A work in the Irish language, Aisling Ghear, by Professor Breandan O Buachalla is one of the three books on the non-fiction list. Declan Kiberd's Inventing Ireland and The Summer Soldiers by A.T.Q. Stewart are the other contenders.

A total prize fund of £22,500 provides the three winners of the Irish Literatures Prizes with £5,000 each, with £7,500 going to the author of the winning work in the International Fiction Prize category.

The judges for the International Fiction Prize are: Pulitzer Prize-winning writer and former literary editor of the Los Angeles Times, Jack Miles, who chairs the panel; writer, critic and Chancellor of the University of Ulster, Rabbi Julia Neuberger; and novelist, short-story writer and scriptwriter Carlo Gebler.

The Irish Literature Prizes judges are: English novelist and critic A.S. Byatt; poet Michael Davitt; novelist and playwright Emma Donoghue; UCD lecturer Jerusha McCormack and historian and author Professor John A. Murphy.

The international prize is for a work of fiction written in English and published in Ireland, the United Kingdom or the US between August 1st, 1995, and July 31st, 1997.

Work eligible for the Irish Literature Prizes can be written by an Irish writer in either English or Irish and published in Ireland, the United Kingdom or the US between August 1st, 1995, and July 31st, 1997. Works of history, biography, autobiography, politics, criticism, travel, current affairs and belles-lettres are among the categories eligible for the non-fiction prize.

The winning books will be announced at the beginning of October and former President, Dr Patrick Hillery, will present the authors with their prizes at a ceremony in the RDS, Dublin, on November 20th.

The winner of the last International Fiction Prize in 1995 was South African writer J.M. Coetzee for his novel The Master Of Petersburgh.

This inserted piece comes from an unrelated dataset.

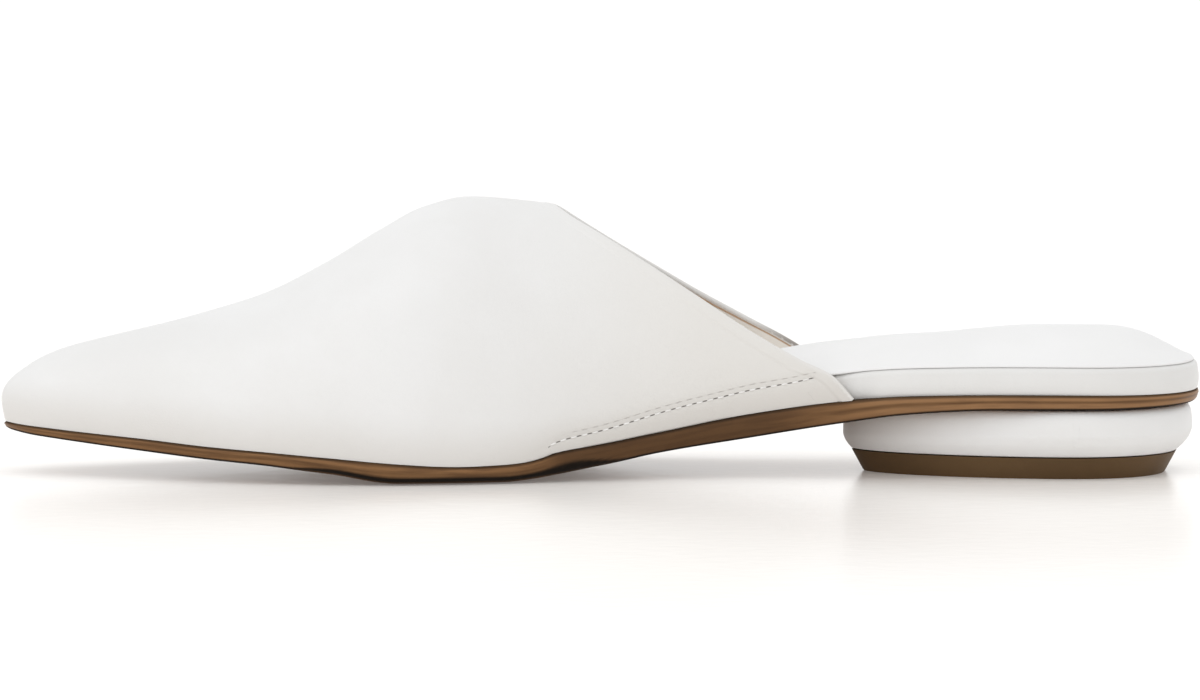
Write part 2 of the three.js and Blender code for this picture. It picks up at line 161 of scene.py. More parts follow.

Other previous winners in this category were: Don DeLillo for Libra, in 1989; A.S. Byatt for Possession (1990); Louis Begley for Wartime Lies (1991); Norman Rush for Mating (1992); Annie E. Proulx for The Shipping News (1993).

Shortlisted authors have included John Irving, E.L. Doctorow, Kazuo Ishiguro, John McGahern, William Trevor, Alice Munro, John Updike, Russell Banks, Toni Morrison, Philip Roth, David Malouf, and Jane Smiley, Cormac McCarthy, Vikram Seth and Penelope Fitzgerald.

Previous winners of Irish Literature Prizes are: Frank Ronan for his debut novel The Men Who Loved Evelyn Cotton; John McGahern for Amongst Women; Ciaran Carson for Belfast Confetti; Professor J.J. Lee for Ireland 1912-1985; Colm Toibin for his first novel The South; Patrick McCabe for The Butcher Boy; Derek Mahon for his Selected Poems; Brian Keenan for An Evil Cradling; John McKenna for The Fallen And Other Stories; and Kathleen Ferguson for The Maid's Tale, Robert Greacen for Collected Poems, and Paddy Devlin for Straight Left in 1995.